Race to Darwin – an epic aviation event

November 30, 2015

No woman has flown a De Havilland Moth from England to Australia since Amy Johnson’s epic flight in 1930, but this is set to change.

In December Captain Amanda Harrison will lift off from Duxford Imperial War Museum in Cambridgeshire to Darwin, 9,735 miles away! On board her Tiger Moth biplane she will be using a Trig transponder and radio – vital equipment to enable her to attempt her flight.

Amanda said, “Flying an iconic British aircraft like the De Havilland Tiger Moth, I’m pleased to have installed British avionics too. I really like the quality of my Trig Mode S transponder and VHF radio; their simplicity of operation makes communication and accessing airspace easy from inside a tight and cold cockpit.”

“Flying an iconic British aircraft like the De Havilland Tiger Moth, I’m pleased to have installed British avionics.”

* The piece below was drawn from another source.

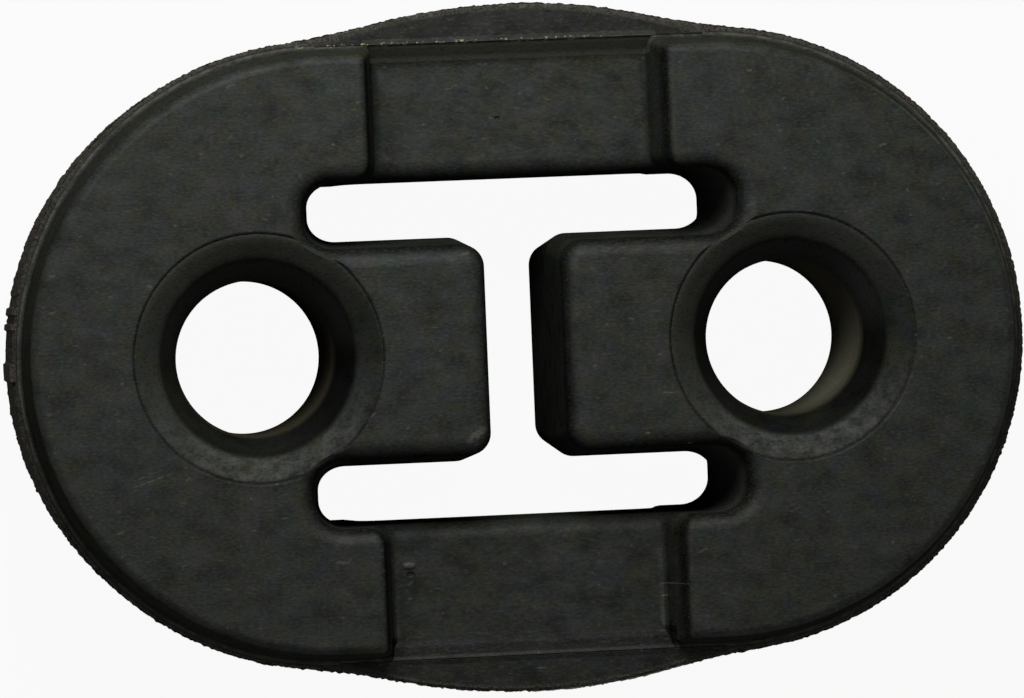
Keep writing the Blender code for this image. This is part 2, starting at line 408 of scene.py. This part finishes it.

This equipment is one of the few concessions Amy Johnson did not have the advantage of in her Moth. Amanda shared, “Amy Johnson remains my inspiration, as a female pilot I want to inspire others to fly. Aviation has genuinely transformed my life. It forces you to face your fears and conquer them in such a positive way.”

Whilst long haul flight to Australia is an everyday reality, flying in a single engine 73 year old aircraft is a unique challenge. Amanda said, “Whilst I’ve been planning this for years I can’t avoid going over inhospitable terrain, long sea crossings and high mountain ranges.” She will make the trip in 25 stages, maintaining and servicing her Gypsy Minor engine alone. “I expect to face many practical issues but like Amy, but I’m determined to make it to Darwin.”

Trig is delighted to support Amanda as she seeks to inspire others to fly. Jon Roper, Marketing Manager at Trig said “Our TT21 transponder and TY91 radio are a great addition in Amanda’s Moth,   compact and light weight they are necessary in modern airspace and ideal for any general aviation aircraft owner. We are pleased to support her and wish her all the very best.”

Amanda brings to this challenge a broad aviation expertise – she’s an author and one of only a small number of female commercial Tiger Moth pilots in the world today. She’s successfully competed in UK distance and speed records and has won the 75th Schneider Trophy Women’s Race. She is raising funds to support her flight through crowdsourcing and hopes many fellow pilots will donate and help her on her way. Find out more details at

UPDATE – 15th December – sadly due to technical issues Amanda has had to delay her departure until early 2016. She is clearly unhappy that this has been forced upon her, we will share more details as soon as they become available.